**Task instructions:**
Return the lines from the line containing "return [piece.thing for piece in pieces]" through the line containing "bpy.data.objects.remove(obj)" exactly. No other line should appear in the answer.

**Source material:**
####################

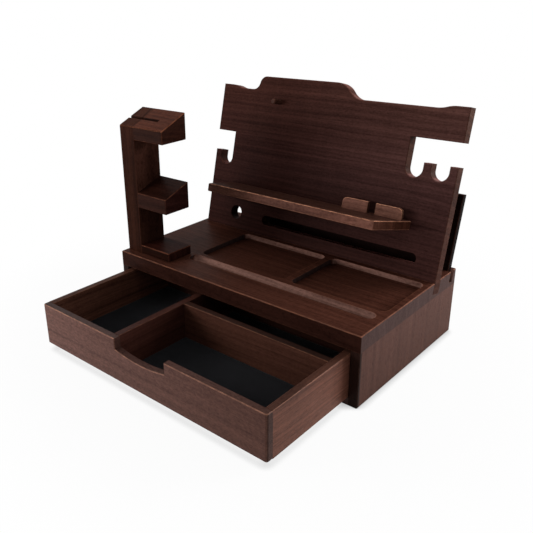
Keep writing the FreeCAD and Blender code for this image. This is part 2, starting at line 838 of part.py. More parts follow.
def make_back_dowels(document, s):
    half = drawer_half(s) - s["drawer_wall"]
    back = drawer_front(s) + drawer_depth(s) - s["drawer_wall"] / 2
    low = drawer_low(s)
    start = s["drawer_dowel_length"] / 2
    places = [(way * half - start, back, low + z) for way in (-1, 1) for z in corner_heights(s)]
    pin = (s["drawer_dowel_diameter"], s["drawer_dowel_length"])
    return DowelGroup(document, "drawer_back_dowels", "X", places, *pin)


# ------------------------------------------------------ the leaning panels


def panel_frame(s, front):
    """The frame of a panel: x along the slab, z up the panel's leaning face."""
    return (0, case_front(s) + front, s["case_height"], s["panel_tilt"])


def notch_down_up(shape, from_x, to_x, top, floor):
    """Run right to left down into a notch with a half-round floor and up again."""
    radius = (from_x - to_x) / 2
    shape.line(from_x, floor + radius)
    shape.arc(to_x, floor + radius, to_x + radius, floor + radius, clockwise=True)
    return shape.line(to_x, top)


def panel_outline(s):
    """The main panel, anticlockwise from its lower left corner."""
    left = case_left(s) + s["panel_inset"]
    right = case_right(s)
    top = s["panel_top"]
    foot = -panel_seat(s, s["panel_thick"], s["main_slot_floor"])
    body_right = right - s["right_arm_length"]
    body_left = left + s["left_arm_length"]
    saddle = top - s["saddle_drop"]
    tip = top - s["tip_drop"]
    shape = Outline(left, foot).line(right, foot)

    prong = top - s["right_prong_drop"]
    floor = prong - s["notch_depth"]
    outer_notch_right = right - s["outer_prong_width"]
    outer_notch_left = outer_notch_right - s["notch_width"]
    inner_notch_right = body_right + s["notch_width"]
    shape.line(right, prong).line(outer_notch_right, prong)
    notch_down_up(shape, outer_notch_right, outer_notch_left, prong, floor)
    shape.line(inner_notch_right, prong)
    notch_down_up(shape, inner_notch_right, body_right, top - s["right_arm_drop"], floor)

    shape.line(right, top - s["right_arm_drop"]).line(right, tip)
    shape.line(right - s["tip_width"], tip)
    shape.s_curve(right - s["tip_width"] - s["tip_rise_width"], saddle)
    top_right = right - s["top_right_inset"]
    shape.line(top_right + s["shoulder_width"], saddle).s_curve(top_right, top)

    top_left = case_left(s) + s["top_left_inset"]
    shape.line(top_left, top).s_curve(top_left - s["left_shoulder_width"], saddle)
    shape.line(left + s["tip_width"] + s["tip_rise_width"], saddle)
    shape.s_curve(left + s["tip_width"], tip).line(left, tip)
    shape.line(left, top - s["left_arm_drop"]).line(body_left, top - s["left_arm_drop"])

    prong = top - s["left_prong_drop"]
    notch_down_up(shape, body_left, left + s["left_prong_width"], prong, prong - s["left_notch_depth"])
    return shape.line(left, prong)


def shelf_dowels(s):
    """Places of the shelf's dowels along the panel, and their height up it."""
    middle = s["shelf_top"] - s["shelf_thick"] / 2
    left = case_left(s) + s["shelf_dowel_left"]
    right = case_right(s) - s["shelf_dowel_right"]
    return [(left, middle), (right, middle)]


def peg_place(s):
    return case_left(s) + s["peg_inset"], s["panel_top"] - s["peg_drop"]


def make_main_panel(document, s):
    thick = s["panel_thick"]
    panel = Piece(document, "main_panel")
    panel.place(*panel_frame(s, main_panel_front(s)))
    panel.pad("XZ", panel_outline(s), 0, thick)
    panel.bevel(all_of(any_of(level("Y", 0), level("Y", thick)), above("Z", 0)), s["edge_bevel"])
    slot_left = case_left(s) + s["cable_slot_left"]
    slot_right = case_right(s) - s["cable_slot_right"]
    slot_low = s["cable_slot_low"]
    slot = long_hole(slot_left, slot_low, slot_right, slot_low + s["cable_slot_high"])
    panel.pocket("XZ", slot, 0, thick)
    hole = [(case_left(s) + s["cable_hole_inset"], s["cable_hole_up"])]
    panel.drill("XZ", hole, 0, thick, s["cable_hole_diameter"])
    peg_bore = s["peg_diameter"] + 2 * s["dowel_fit"]
    panel.drill("XZ", [peg_place(s)], 0, s["peg_in"] + s["dowel_end_gap"], peg_bore)
    bore, deep = dowel_hole(s)
    panel.drill("XZ", shelf_dowels(s), 0, deep, bore)
    return panel


def make_rear_panel(document, s):
    thick = s["rear_thick"]
    left = case_left(s) + s["rear_left_inset"]
    right = case_right(s) - s["rear_right_inset"]
    foot = -panel_seat(s, thick, s["rear_slot_floor"])
    panel = Piece(document, "rear_panel")
    panel.place(*panel_frame(s, rear_panel_front(s)))
    panel.pad("XZ", rectangle(left, foot, right, s["rear_top"]), 0, thick)
    panel.bevel(all_of(any_of(level("Y", 0), level("Y", thick)), above("Z", 0)), s["edge_bevel"])
    return panel


def make_shelf(document, s):
    top = s["shelf_top"]
    thick = s["shelf_thick"]
    low = top - thick
    front = -s["shelf_depth"]
    rear_half = case_right(s) - s["shelf_inset"]
    front_half = rear_half - s["shelf_taper"]
    shelf = Piece(document, "phone_shelf")
    shelf.place(*panel_frame(s, main_panel_front(s)))
    outline = Outline(-front_half, front).line(front_half, front).line(rear_half, 0)
    shelf.pad("XY", outline.line(-rear_half, 0), low, thick)
    shelf.bevel(all_of(any_of(level("Z", low), level("Z", top)), below("Y", 0)), s["edge_bevel"])
    plug_x = case_right(s) - s["phone_inset"]
    plug_half = s["plug_slot_width"] / 2
    plug_back = -s["plug_slot_gap"]
    plug_front = plug_back - s["plug_slot_depth"]
    shelf.pocket("XY", long_hole(plug_x - plug_half, plug_front, plug_x + plug_half, plug_back), low, thick)
    bore, deep = dowel_hole(s)
    shelf.drill("XZ", shelf_dowels(s), -deep, deep, bore)
    return shelf


def make_lip(document, s, name, way):
    middle = case_right(s) - s["phone_inset"]
    inner = middle + way * s["lip_inner"]
    outer = middle + way * s["lip_outer"]
    low = s["shelf_top"]
    high = low + s["lip_height"]
    corner = s["lip_corner"]
    bend = outer - way * corner
    shape = Outline(inner, low).line(outer, low).line(outer, high - corner)
    shape.arc(bend, high, bend, high - corner, clockwise=way < 0).line(inner, high)
    back = -s["lip_back"]
    front = back - s["lip_thick"]
    lip = Piece(document, name)
    lip.place(*panel_frame(s, main_panel_front(s)))
    lip.pad("XZ", shape, front, s["lip_thick"])
    return lip.bevel(all_of(any_of(level("Y", front), level("Y", back)), above("Z", low)), s["wall_bevel"])


def make_ring_peg(document, s):
    out = s["peg_out"]
    peg = Piece(document, "ring_peg")
    peg.place(*panel_frame(s, main_panel_front(s)))
    peg.rod("XZ", [peg_place(s)], -out, out + s["peg_in"], s["peg_diameter"])
    peg.bevel(level("Y", -out), s["peg_bevel"])
    return peg


def make_shelf_dowels(document, s):
    places = [(x, -s["dowel_length"] / 2, z) for x, z in shelf_dowels(s)]
    group = DowelGroup(document, "shelf_dowels", "Y", places, s["dowel_diameter"], s["dowel_length"])
    group.place(*panel_frame(s, main_panel_front(s)))
    return group


# --------------------------------------------------------- the watch stand


def stand_frame(s):
    """The stand's frame: its left front corner on the slab."""
    return (case_left(s) + s["stand_inset"], case_front(s) + s["stand_front"], s["case_height"])


def sloped_outline(s, under, front, rise):
    """Side view of a block whose top slopes up to the back."""
    depth = s["stand_depth"]
    return Outline(0, under).line(depth, under).line(depth, front + rise).line(0, front)


def lead_groove(s):
    """Side view of the groove across the stand's sloping top."""
    near = s["lead_groove_front"]
    slope = s["upper_arm_rise"] / s["stand_depth"]
    floor = s["upper_arm_front"] + near * slope - s["lead_groove_depth"]
    above_top = s["upper_arm_front"] + s["upper_arm_rise"] + s["lead_groove_depth"]
    return rectangle(near, floor, near + s["lead_groove_width"], above_top)


def arm_dowels(s, arm):
    """Places of the dowels between the post and its lower or upper arm."""
    middle = (s[f"{arm}_arm_under"] + s[f"{arm}_arm_front"]) / 2
    return [(y, middle) for y in stand_dowel_rows(s)]


def make_post(document, s):
    wide = s["post_width"]
    post = Piece(document, "watch_post")
    post.place(*stand_frame(s))
    profile = sloped_outline(s, 0, s["upper_arm_front"], s["upper_arm_rise"])
    post.pad("YZ", profile, 0, wide)
    outer_left = all_of(level("X", 0), above("Z", 0))
    top_edges = all_of(along("X"), above("Z", s["upper_arm_under"]))
    post.bevel(any_of(outer_left, top_edges), s["edge_bevel"])
    post.pocket("YZ", lead_groove(s), 0, wide)
    bore, deep = dowel_hole(s)
    post.drill("YZ", arm_dowels(s, "lower") + arm_dowels(s, "upper"), wide - deep, deep, bore)
    post.drill("XY", post_dowels(s), 0, deep, bore)
    return post


def make_stand_block(document, s, name, profile):
    """A block that stands out to the right of the post."""
    arm = Piece(document, name)
    arm.place(*stand_frame(s))
    start = s["post_width"]
    arm.pad("YZ", profile, start, s["arm_length"])
    far_end = level("X", start + s["arm_length"])
    arm.bevel(any_of(far_end, along("X")), s["edge_bevel"])
    return arm


def make_foot(document, s):
    """The foot, glued flat to the slab."""
    return make_stand_block(document, s, "watch_foot", sloped_outline(s, 0, s["foot_height"], 0))


def make_lower_arm(document, s):
    profile = sloped_outline(s, s["lower_arm_under"], s["lower_arm_front"], s["lower_arm_rise"])
    arm = make_stand_block(document, s, "watch_lower_arm", profile)
    bore, deep = dowel_hole(s)
    return arm.drill("YZ", arm_dowels(s, "lower"), s["post_width"], deep, bore)


def make_upper_arm(document, s):
    profile = sloped_outline(s, s["upper_arm_under"], s["upper_arm_front"], s["upper_arm_rise"])
    arm = make_stand_block(document, s, "watch_upper_arm", profile)
    arm.pocket("YZ", lead_groove(s), s["post_width"], s["lead_groove_run"])
    bore, deep = dowel_hole(s)
    return arm.drill("YZ", arm_dowels(s, "upper"), s["post_width"], deep, bore)


def make_arm_dowels(document, s):
    start = s["post_width"] - s["dowel_length"] / 2
    places = [(start, y, z) for arm in ("lower", "upper") for y, z in arm_dowels(s, arm)]
    group = DowelGroup(document, "watch_arm_dowels", "X", places, s["dowel_diameter"], s["dowel_length"])
    group.place(*stand_frame(s))
    return group


def make_post_dowels(document, s):
    places = [(x, y, -s["dowel_length"] / 2) for x, y in post_dowels(s)]
    group = DowelGroup(document, "watch_post_dowels", "Z", places, s["dowel_diameter"], s["dowel_length"])
    group.place(*stand_frame(s))
    return group


# ------------------------------------------------------------------- build


def build(document, s):
    pieces = [
        make_top_slab(document, s),
        make_case_side(document, s, "case_left_side", -1),
        make_case_side(document, s, "case_right_side", 1),
        make_case_bottom(document, s),
        make_case_back(document, s),
        make_case_dowels(document, s),
        make_drawer_front(document, s),
        make_drawer_side(document, s, "drawer_left_side", -1),
        make_drawer_side(document, s, "drawer_right_side", 1),
        make_drawer_back(document, s),
        make_drawer_bottom(document, s),
        make_long_divider(document, s),
        make_cross_divider(document, s),
        make_front_dowels(document, s),
        make_back_dowels(document, s),
        make_main_panel(document, s),
        make_rear_panel(document, s),
        make_shelf(document, s),
        make_lip(document, s, "phone_lip_left", -1),
        make_lip(document, s, "phone_lip_right", 1),
        make_ring_peg(document, s),
        make_shelf_dowels(document, s),
        make_post(document, s),
        make_foot(document, s),
        make_lower_arm(document, s),
        make_upper_arm(document, s),
        make_arm_dowels(document, s),
        make_post_dowels(document, s),
    ]
    pieces += [make_liner(document, s, name) for name in compartments(s)]
    return [piece.thing for piece in pieces]


def check(document, made):
    """Stop before anything is written if an object failed or a shape is bad."""
    document.recompute()
    for item in document.Objects:
        if "Invalid" in item.State or "Error" in item.State:
            raise RuntimeError(f"{item.Label} failed: {item.State}")
    for piece in made:
        if piece.Shape.isNull() or not piece.Shape.isValid():
            raise RuntimeError(f"{piece.Label} has no valid shape")


def main():
    document = FreeCAD.newDocument("valet_box")
    made = build(document, write_sheet(document))
    check(document, made)
    os.makedirs("parts", exist_ok=True)
    for piece in made:
        piece.Shape.exportStep(os.path.join("parts", f"{piece.Label}.step"))
    print(len(made), "parts written")


main()
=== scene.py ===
"""A dark walnut valet box: a case with trays, leaning panels, a watch stand and a drawer."""

import math

import bpy
from mathutils import Matrix, Vector, noise


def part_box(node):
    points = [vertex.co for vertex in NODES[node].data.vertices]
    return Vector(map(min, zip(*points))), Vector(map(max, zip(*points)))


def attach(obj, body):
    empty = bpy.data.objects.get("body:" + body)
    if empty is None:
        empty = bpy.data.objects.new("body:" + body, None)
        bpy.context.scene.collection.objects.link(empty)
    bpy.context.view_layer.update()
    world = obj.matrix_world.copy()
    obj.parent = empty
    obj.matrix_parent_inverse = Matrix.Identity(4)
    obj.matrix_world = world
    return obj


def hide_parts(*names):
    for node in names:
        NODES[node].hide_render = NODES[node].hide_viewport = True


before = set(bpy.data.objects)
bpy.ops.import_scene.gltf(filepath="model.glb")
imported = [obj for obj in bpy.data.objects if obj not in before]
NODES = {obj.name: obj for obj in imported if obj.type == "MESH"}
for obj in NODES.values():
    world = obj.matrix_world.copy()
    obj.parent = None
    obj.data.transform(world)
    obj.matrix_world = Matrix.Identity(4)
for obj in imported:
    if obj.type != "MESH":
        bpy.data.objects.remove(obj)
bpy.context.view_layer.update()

RIGHT = Vector((1, 0, 0))
BACK = Vector((0, 1, 0))
UP = Vector((0, 0, 1))
AXES = {"x": RIGHT, "y": BACK, "z": UP}
WHITE = (1, 1, 1, 1)


# Camera, lights and floor. Lengths are in metres.

EYE = (0.43447, -0.57799, 0.38177)
YAW, PITCH, ROLL = (math.radians(angle) for angle in (43.15, 22.03, -1.70))
PICTURE_SIDE = 533  # pixels, like the next two
FOCAL_LENGTH = 656.78
OPTICAL_CENTRE = (214.48, 251.58)
SENSOR_WIDTH = 36  # millimetres
CLIP_START, CLIP_END = 0.01, 50

# Name, place, what it points at, size and power in watts.
LIGHTS = (
    ("key", (-0.62, -0.82, 0.32), (-0.08, -0.2, 0.04), (0.55, 0.45), 5.8),
    ("right_fill", (0.75, 0.78, 0.42), (0.14, -0.08, 0.05), (0.55, 0.55), 14),
    ("top", (0.1, -0.3, 1.6), (0, 0, 0.05), (1.4, 1.2), 2.2),
)
ROOM_LIGHT = 0.24  # strength of the white that lights the object from all round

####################

**Response to the task:**
    return [piece.thing for piece in pieces]


def check(document, made):
    """Stop before anything is written if an object failed or a shape is bad."""
    document.recompute()
    for item in document.Objects:
        if "Invalid" in item.State or "Error" in item.State:
            raise RuntimeError(f"{item.Label} failed: {item.State}")
    for piece in made:
        if piece.Shape.isNull() or not piece.Shape.isValid():
            raise RuntimeError(f"{piece.Label} has no valid shape")


def main():
    document = FreeCAD.newDocument("valet_box")
    made = build(document, write_sheet(document))
    check(document, made)
    os.makedirs("parts", exist_ok=True)
    for piece in made:
        piece.Shape.exportStep(os.path.join("parts", f"{piece.Label}.step"))
    print(len(made), "parts written")


main()
=== scene.py ===
"""A dark walnut valet box: a case with trays, leaning panels, a watch stand and a drawer."""

import math

import bpy
from mathutils import Matrix, Vector, noise


def part_box(node):
    points = [vertex.co for vertex in NODES[node].data.vertices]
    return Vector(map(min, zip(*points))), Vector(map(max, zip(*points)))


def attach(obj, body):
    empty = bpy.data.objects.get("body:" + body)
    if empty is None:
        empty = bpy.data.objects.new("body:" + body, None)
        bpy.context.scene.collection.objects.link(empty)
    bpy.context.view_layer.update()
    world = obj.matrix_world.copy()
    obj.parent = empty
    obj.matrix_parent_inverse = Matrix.Identity(4)
    obj.matrix_world = world
    return obj


def hide_parts(*names):
    for node in names:
        NODES[node].hide_render = NODES[node].hide_viewport = True


before = set(bpy.data.objects)
bpy.ops.import_scene.gltf(filepath="model.glb")
imported = [obj for obj in bpy.data.objects if obj not in before]
NODES = {obj.name: obj for obj in imported if obj.type == "MESH"}
for obj in NODES.values():
    world = obj.matrix_world.copy()
    obj.parent = None
    obj.data.transform(world)
    obj.matrix_world = Matrix.Identity(4)
for obj in imported:
    if obj.type != "MESH":
        bpy.data.objects.remove(obj)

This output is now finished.